Data supplied ->
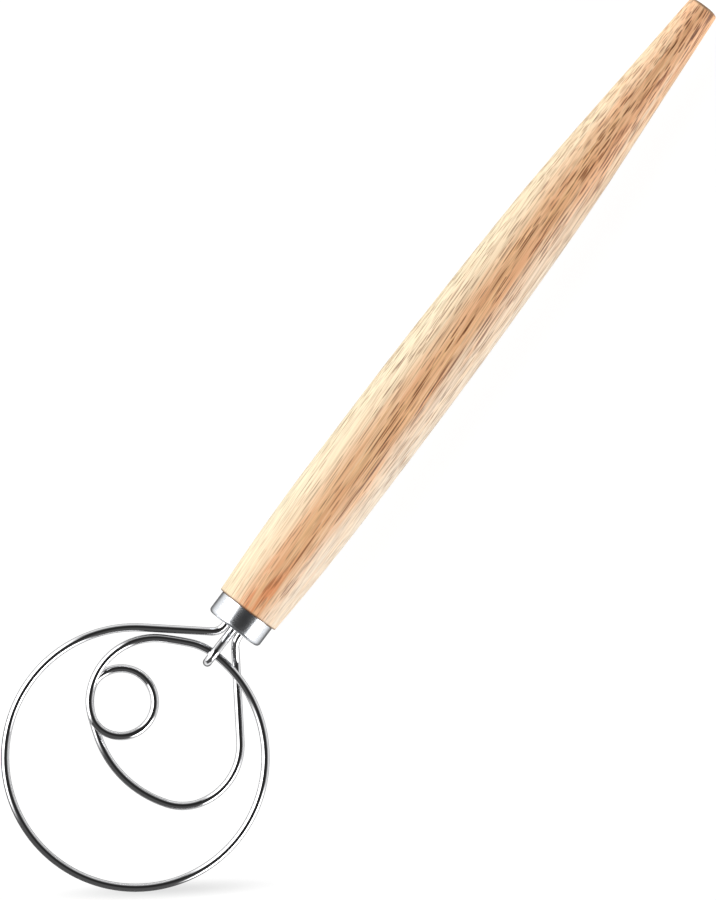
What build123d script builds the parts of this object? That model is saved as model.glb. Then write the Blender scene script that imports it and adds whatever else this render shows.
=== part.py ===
from build123d import *
from math import acos, asin, atan2, ceil, cos, degrees, dist, radians, sin, sqrt, tan
import os

# A dough whisk: a turned wooden handle, a drawn steel ferrule on its tenon, one steel wire bent into
# three nested loops, and a hooked stay that holds the wire at the mouth of the ferrule.
# Millimetres. The X axis is the axis of the handle and points to the loops, which lie flat in the XY
# plane. The origin is on that axis, at the middle of the ferrule's length.

# Sizes of the steel
wire_diameter = 2.6
stay_diameter = 2.8
strand_gap = 0.45  # least gap where the wire passes over or beside itself
row_gap = 0.1  # gap between neighbours in the row of three in the mouth
hook_gap = 0.75  # gap between the hook of the stay and the wire that it holds
tang_depth = 20.0  # straight end of each of the three, from the mouth into the handle

# Sizes of the loops, along the middle line of the wire
outer_radius = 41.5
outer_gap = 10.05  # mouth to the near side of the outer loop, where the stay holds it
outer_offset = -0.1  # the loop sits this far beside the axis of the handle
crown_radius = 20.9  # the part of the middle loop that lies beside the arm of the outer loop
crown_set_back = 5.3  # the crown passes the arm this far before the arm becomes the outer loop
ring_radius = 10.75
ring_outset = 0.75  # the small ring reaches this far past the crown that leads into it
flank_radius = 33.5
toe_radius = 19.9

# Sizes of the bends
left_corner_reach = 3.4  # mouth to the corner where each leg turns away
right_corner_reach = 2.9
stay_corner_reach = 1.6
exit_bend_radius = 5.0
climb_length = 6.5  # level length in which the lower layer climbs to the mouth
climb_bend_radius = 6.0
stay_bend_radius = 7.0
hook_tail_bearing = -45.0  # degrees round the held wire, from straight ahead
hook_tail_length = 1.4  # straight end of the hook
stay_end_round = 0.5

# Sizes of the ferrule
ferrule_length = 7.6
ferrule_diameter = 19.6
ferrule_wall = 0.6
ferrule_corner = 1.3
ferrule_hole_gap = 0.2  # between the edge of the ferrule's hole and the socket behind it

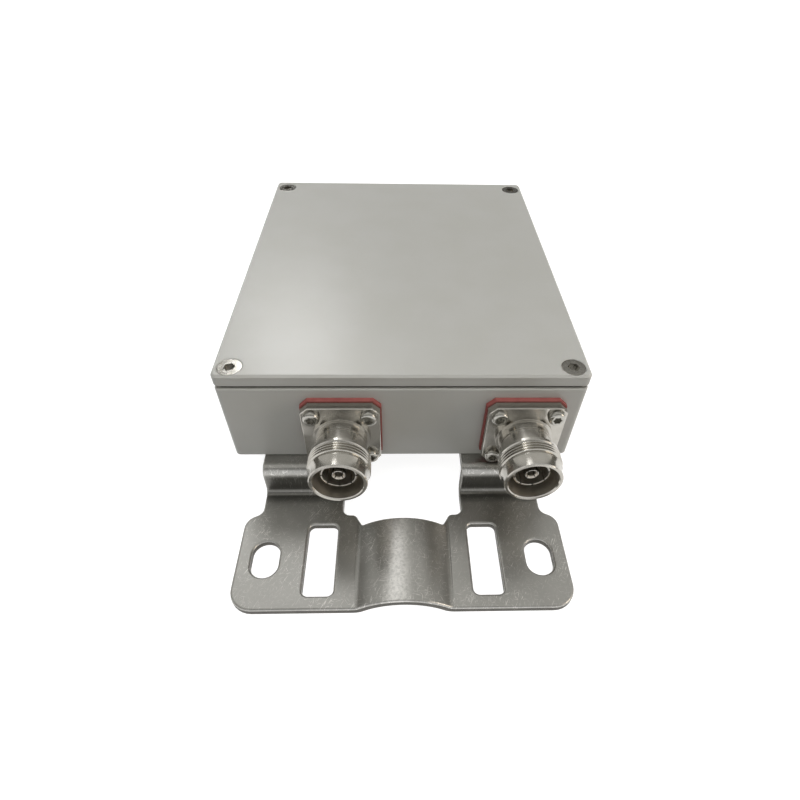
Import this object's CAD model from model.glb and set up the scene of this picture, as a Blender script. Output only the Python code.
# The looks of a cavity diplexer: a powder-coated box with plated coaxial ports and a tumbled
# stainless bracket. Sizes are millimetres unless a comment says otherwise, and MM turns them to metres.
import math

import bpy
from mathutils import Matrix, Vector


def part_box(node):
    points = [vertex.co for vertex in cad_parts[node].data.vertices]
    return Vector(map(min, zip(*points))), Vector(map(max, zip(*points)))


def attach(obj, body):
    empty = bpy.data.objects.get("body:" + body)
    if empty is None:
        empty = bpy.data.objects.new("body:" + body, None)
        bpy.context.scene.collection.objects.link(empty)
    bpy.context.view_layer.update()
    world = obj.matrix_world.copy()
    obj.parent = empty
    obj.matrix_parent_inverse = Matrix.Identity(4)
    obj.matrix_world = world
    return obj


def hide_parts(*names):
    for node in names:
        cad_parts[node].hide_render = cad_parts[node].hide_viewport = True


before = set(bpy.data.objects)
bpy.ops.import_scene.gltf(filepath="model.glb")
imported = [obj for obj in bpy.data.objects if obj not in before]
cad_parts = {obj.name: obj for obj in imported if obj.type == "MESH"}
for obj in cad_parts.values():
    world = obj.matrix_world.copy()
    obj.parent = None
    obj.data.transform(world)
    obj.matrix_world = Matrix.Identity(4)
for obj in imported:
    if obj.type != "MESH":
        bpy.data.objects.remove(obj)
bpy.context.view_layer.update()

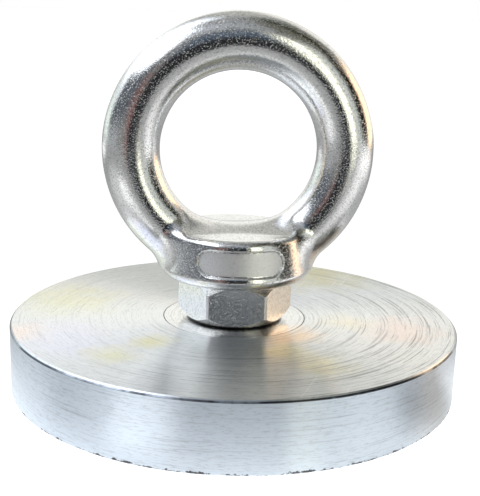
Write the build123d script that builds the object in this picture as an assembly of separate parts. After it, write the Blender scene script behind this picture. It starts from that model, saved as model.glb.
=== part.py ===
from build123d import *
import math
import os

# Pot magnet with a lifting eye: a turned steel cup that holds a ring magnet set in resin, a
# flanged threaded insert in the middle of the cup, a lifting eye screwed into the insert, and
# a hex nut that locks the eye.
# Millimetres. The origin is the centre of the pull face, on the plane of the cup's rim, and
# +Z points up along the thread's axis. The eye's hole runs along Y.

# Steel cup
cup_diameter = 75.0
cup_wall = 4.5
cup_floor = 5.9
cup_top_chamfer = 0.4
cup_rim_chamfer = 0.35
cup_mouth_chamfer = 0.3

# Ring magnet and the resin round it
magnet_thickness = 5.0
magnet_recess = 0.4
magnet_edge_chamfer = 0.5
outer_resin_gap = 2.0
inner_resin_gap = 1.0
resin_drop = 0.25
resin_sag = 0.2

# Threaded insert, put in from the magnet's side so that its flange takes the pull
insert_diameter = 24.0
insert_flange_overhang = 2.5
insert_flange_height = 1.8
insert_sleeve_wall = 2.95
insert_sleeve_recess = 0.5
insert_mouth_chamfer = 0.6
joint_chamfer = 0.14

# Lifting eye: ring, collar and threaded shank in one piece
thread_diameter = 10.0
thread_clearance = 0.05
shank_length = 17.0
shank_end_chamfer = 1.2
relief_depth = 1.0
relief_width = 2.6
collar_diameter = 25.0
collar_height = 7.8
collar_draft = 12.0
collar_top_radius = 1.0
collar_bottom_radius = 1.7
ring_hole_diameter = 25.9
ring_section_diameter = 9.4
ring_crest_rise = 0.1
root_fillet = 2.4
root_edge_gap = 0.1

# Sunken oblong panel on the front of the collar, with a bare floor
panel_length = 13.6
panel_height = 4.0
panel_depth = 0.4
panel_middle_height = 4.2

# Lock nut
nut_across_flats = 16.75
nut_height = 7.65
nut_face_margin = 0.7
nut_chamfer_angle = 45.0
nut_corner_radius = 0.7
nut_countersink = 0.45
nut_turn = -2.0

# Levels and radii that follow from the sizes above
magnet_bottom = magnet_recess
floor_bottom = magnet_bottom + magnet_thickness
flange_top = floor_bottom + insert_flange_height
cup_top = floor_bottom + cup_floor
nut_top = cup_top + nut_height
collar_bottom = nut_top
collar_top = collar_bottom + collar_height
cup_radius = cup_diameter / 2
cavity_radius = cup_radius - cup_wall
insert_radius = insert_diameter / 2
flange_radius = insert_radius + insert_flange_overhang
shank_radius = thread_diameter / 2
bore_radius = shank_radius + thread_clearance
sleeve_radius = bore_radius + insert_sleeve_wall
magnet_radius = cavity_radius - outer_resin_gap
magnet_bore_radius = sleeve_radius + inner_resin_gap
collar_radius = collar_diameter / 2
section_radius = ring_section_diameter / 2
ring_radius = ring_hole_diameter / 2 + section_radius
ring_centre = collar_top + ring_crest_rise + ring_hole_diameter / 2
ring_outer_radius = ring_radius + section_radius
root_bottom = ring_centre - math.sqrt(ring_outer_radius**2 - collar_radius**2)


def turned(*lines):
    """A solid of revolution about Z. The lines are drawn on the XZ plane, as (radius, height)."""
    return revolve(make_face(Plane.XZ * Curve(children=list(lines))), Axis.Z)


def outline(*points):
    return Polyline(*points, close=True)


def steel_cup():
    """The cup: an open cavity below, and a stepped hole through its floor for the insert."""
    return turned(
        outline(
            (insert_radius + joint_chamfer, cup_top),
            (cup_radius - cup_top_chamfer, cup_top),
            (cup_radius, cup_top - cup_top_chamfer),
            (cup_radius, cup_rim_chamfer),
            (cup_radius - cup_rim_chamfer, 0),
            (cavity_radius + cup_mouth_chamfer, 0),
            (cavity_radius, cup_mouth_chamfer),
            (cavity_radius, floor_bottom),
            (flange_radius, floor_bottom),
            (flange_radius, flange_top),
            (insert_radius, flange_top),
            (insert_radius, cup_top - joint_chamfer),
        )
    )


def threaded_insert():
    """The insert: a body flush with the cup's top, a flange in the floor, and a sleeve below."""
    return turned(
        outline(
            (bore_radius + insert_mouth_chamfer, cup_top),
            (insert_radius - joint_chamfer, cup_top),
            (insert_radius, cup_top - joint_chamfer),
            (insert_radius, flange_top),
            (flange_radius, flange_top),
            (flange_radius, floor_bottom),
            (sleeve_radius, floor_bottom),
            (sleeve_radius, insert_sleeve_recess),
            (bore_radius + insert_mouth_chamfer, insert_sleeve_recess),
            (bore_radius, insert_sleeve_recess + insert_mouth_chamfer),
            (bore_radius, cup_top - insert_mouth_chamfer),
        )
    )


def ring_magnet():
    """The magnet, against the cup's floor and the insert's flange."""
    c = magnet_edge_chamfer
    return turned(
        outline(
            (magnet_bore_radius + c, magnet_bottom),
            (magnet_radius - c, magnet_bottom),
            (magnet_radius, magnet_bottom + c),
            (magnet_radius, floor_bottom - c),
            (magnet_radius - c, floor_bottom),
            (magnet_bore_radius + c, floor_bottom),
            (magnet_bore_radius, floor_bottom - c),
            (magnet_bore_radius, magnet_bottom + c),
        )
    )


def resin_ring(inner_radius, outer_radius, magnet):
    """Resin cast into a gap beside the magnet: it laps the magnet's edges, and its face sags."""
    level = magnet_bottom + resin_drop
    inner, outer = (inner_radius, level), (outer_radius, level)
    middle = ((inner_radius + outer_radius) / 2, level + resin_sag)
    face = ThreePointArc(inner, middle, outer)
    walls = Polyline(outer, (outer_radius, floor_bottom), (inner_radius, floor_bottom), inner)
    return turned(face, walls) - magnet


def collar_blank(inset=0):
    """The collar before its edges are rounded: a cone, whose wall can be set inward."""
    lean = math.tan(math.radians(collar_draft))
    wall = collar_radius - inset / math.cos(math.radians(collar_draft))
    lower = wall + collar_bottom_radius * lean
    upper = lower - collar_height * lean
    return turned(
        outline((0, collar_bottom), (lower, collar_bottom), (upper, collar_top), (0, collar_top))
    )


def collar():
    """The eye's collar, with rounded edges. The lower one stays below the root of the ring."""
    blank = collar_blank()
    rims = blank.edges().filter_by(GeomType.CIRCLE).sort_by(Axis.Z)
    blank = fillet(rims[-1], collar_top_radius)
    rims = blank.edges().filter_by(GeomType.CIRCLE).sort_by(Axis.Z)
    room = root_bottom - collar_bottom - root_edge_gap
    return fillet(rims[0], min(collar_bottom_radius, room))


def shank():
    """The eye's threaded shank at its outer diameter, with an undercut below the collar."""
    end = collar_bottom - shank_length
    relief_radius = shank_radius - relief_depth
    relief_bottom = collar_bottom - relief_width
    return turned(
        outline(
            (0, collar_bottom),
            (relief_radius, collar_bottom),
            (relief_radius, relief_bottom + relief_depth),
            (shank_radius, relief_bottom),
            (shank_radius, end + shank_end_chamfer),
            (shank_radius - shank_end_chamfer, end),
            (0, end),
        )
    )


def panel_cutter():
    """What the sunken panel removes: an oblong that keeps one depth round the collar's wall."""
    oblong = Plane.XZ * SlotOverall(panel_length, panel_height)
    prism = Pos(0, 0, collar_bottom + panel_middle_height) * extrude(oblong, collar_diameter)
    return prism - collar_blank(panel_depth)


def lifting_eye():
    """The eye: a round ring that runs into the collar with a fillet all round its root.

    The collar is turned so that its seam lies at the back, clear of the fillet.
    """
    ring = Pos(0, 0, ring_centre) * Rot(90, 0, 0) * Torus(ring_radius, section_radius)
    under_collar = Pos(0, 0, collar_bottom - ring_radius) * Box(
        4 * ring_radius, 4 * ring_radius, 2 * ring_radius
    )
    eye = (ring - under_collar) + Rot(0, 0, 90) * collar()
    root = eye.edges().filter_by(GeomType.BSPLINE)
    return fillet(root, root_fillet) - panel_cutter() + shank()


def lock_nut():
    """The nut: a hex prism within a double cone, with a countersunk bore."""
    hexagon = RegularPolygon(nut_across_flats / 2, 6, major_radius=False)
    prism = extrude(hexagon, nut_height)
    prism = fillet(prism.edges().filter_by(Axis.Z), nut_corner_radius)
    face_radius = nut_across_flats / 2 - nut_face_margin
    reach = nut_across_flats / math.sqrt(3)
    drop = (reach - face_radius) * math.tan(math.radians(nut_chamfer_angle))
    cones = turned(
        outline(
            (0, 0),
            (face_radius, 0),
            (reach, drop),
            (reach, nut_height - drop),
            (face_radius, nut_height),
            (0, nut_height),
        )
    )
    bore = turned(
        outline(
            (0, 0),
            (bore_radius + nut_countersink, 0),
            (bore_radius, nut_countersink),
            (bore_radius, nut_height - nut_countersink),
            (bore_radius + nut_countersink, nut_height),
            (0, nut_height),
        )
    )
    return Pos(0, 0, cup_top) * Rot(0, 0, nut_turn) * ((prism & cones) - bore)


magnet = ring_magnet()
parts = {
    "steel_cup": steel_cup(),
    "threaded_insert": threaded_insert(),
    "ring_magnet": magnet,
    "outer_resin_ring": resin_ring(magnet_radius - magnet_edge_chamfer, cavity_radius, magnet),
    "inner_resin_ring": resin_ring(sleeve_radius, magnet_bore_radius + magnet_edge_chamfer, magnet),
    "lock_nut": lock_nut(),
    "lifting_eye": lifting_eye(),
}

os.makedirs("parts", exist_ok=True)
for name, part in parts.items():
    export_step(part, f"parts/{name}.step")
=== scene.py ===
import math

import bpy
import numpy as np
from mathutils import Matrix, Vector


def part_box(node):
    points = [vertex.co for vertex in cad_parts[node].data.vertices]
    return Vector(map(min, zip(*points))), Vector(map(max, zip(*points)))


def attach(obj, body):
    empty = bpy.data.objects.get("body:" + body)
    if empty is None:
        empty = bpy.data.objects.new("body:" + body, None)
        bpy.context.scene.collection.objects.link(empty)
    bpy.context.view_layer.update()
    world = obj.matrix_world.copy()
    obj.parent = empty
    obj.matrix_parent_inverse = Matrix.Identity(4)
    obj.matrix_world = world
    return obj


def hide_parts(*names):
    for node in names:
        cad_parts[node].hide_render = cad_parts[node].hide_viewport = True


# Finish, fine shapes, camera and light for the pot magnet. Shapes are worked out in millimetres
# in the row's frame, and become Blender meshes in metres.
MM = 0.001

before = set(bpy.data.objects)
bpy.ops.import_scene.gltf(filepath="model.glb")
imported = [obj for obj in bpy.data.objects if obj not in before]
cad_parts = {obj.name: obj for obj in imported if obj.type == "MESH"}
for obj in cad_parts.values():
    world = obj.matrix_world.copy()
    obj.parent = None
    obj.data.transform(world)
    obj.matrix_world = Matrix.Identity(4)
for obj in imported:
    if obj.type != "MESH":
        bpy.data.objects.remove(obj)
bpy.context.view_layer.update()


def box_mm(node):
    """Lowest and highest corner of a node, in millimetres."""
    low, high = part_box(node)
    return low / MM, high / MM


# Sizes read from the frame
_, cup_high = box_mm("steel_cup")
insert_low, insert_high = box_mm("threaded_insert")
magnet_low, magnet_high = box_mm("ring_magnet")
_, resin_high = box_mm("outer_resin_ring")
nut_low, nut_high = box_mm("lock_nut")
eye_low, eye_high = box_mm("lifting_eye")

cup_radius = cup_high.x
cup_top = cup_high.z
floor_bottom = magnet_high.z
cavity_radius = resin_high.x
magnet_radius = magnet_high.x
flange_radius = insert_high.x
ring_outer_radius = eye_high.x
ring_centre = eye_high.z - ring_outer_radius
collar_radius = eye_high.y
collar_bottom = nut_high.z
shank_end = eye_low.z

# Sizes that the boxes don't give, as in the part
insert_radius = 12.0
flange_top = floor_bottom + 1.8
sleeve_radius = 8.0
magnet_bore_radius = 9.0
magnet_edge = 0.5
resin_level = 0.65
resin_sag = 0.2
cup_top_chamfer = 0.4
cup_rim_chamfer = 0.35
cup_mouth_chamfer = 0.3
ring_section_radius = 4.7
ring_radius = ring_outer_radius - ring_section_radius
ring_hole_radius = ring_radius - ring_section_radius
collar_top = ring_centre - ring_hole_radius - 0.1
collar_draft = math.radians(12)
collar_top_radius = 1.0
collar_bottom_radius = 1.7
panel_length = 13.6
panel_height = 4.0
panel_depth = 0.4
panel_middle = collar_bottom + 4.2
thread_radius = 5.0
bore_radius = thread_radius + 0.05
relief_depth = 1.0
relief_width = 2.6
shank_end_chamfer = 1.2
insert_mouth_chamfer = 0.6
nut_across_flats = 16.75
nut_face_radius = nut_across_flats / 2 - 0.7
nut_chamfer = math.radians(45)
nut_corner_radius = 0.7
nut_countersink = 0.45
nut_turn = math.radians(-2)

# Sizes of the finish: gaps and edge roundings too small for the part, and the eye's blend, whose
# ring fades out within the collar
joint_gap = 0.06
joint_edge = 0.03
inner_edge = 0.05
edge = 0.1
turned_edge = 0.15
nut_face_edge = 0.15
nut_wall_edge = 0.18
panel_edge = 0.25
root_radius = 2.6
ring_end = collar_bottom + 1.3
ring_end_fade = 3
# Reach of the nut's painted corner highlight
nut_highlight_radius = 9.49
# Width of the nut's painted crevice shade
crevice_shade_band = 0.25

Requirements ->
Locate all lines holding the word "this", then copy them out.

Task output ->
What build123d script builds the parts of this object? That model is saved as model.glb. Then write the Blender scene script that imports it and adds whatever else this render shows.
outer_offset = -0.1  # the loop sits this far beside the axis of the handle
crown_set_back = 5.3  # the crown passes the arm this far before the arm becomes the outer loop
ring_outset = 0.75  # the small ring reaches this far past the crown that leads into it
Import this object's CAD model from model.glb and set up the scene of this picture, as a Blender script. Output only the Python code.
Write the build123d script that builds the object in this picture as an assembly of separate parts. After it, write the Blender scene script behind this picture. It starts from that model, saved as model.glb.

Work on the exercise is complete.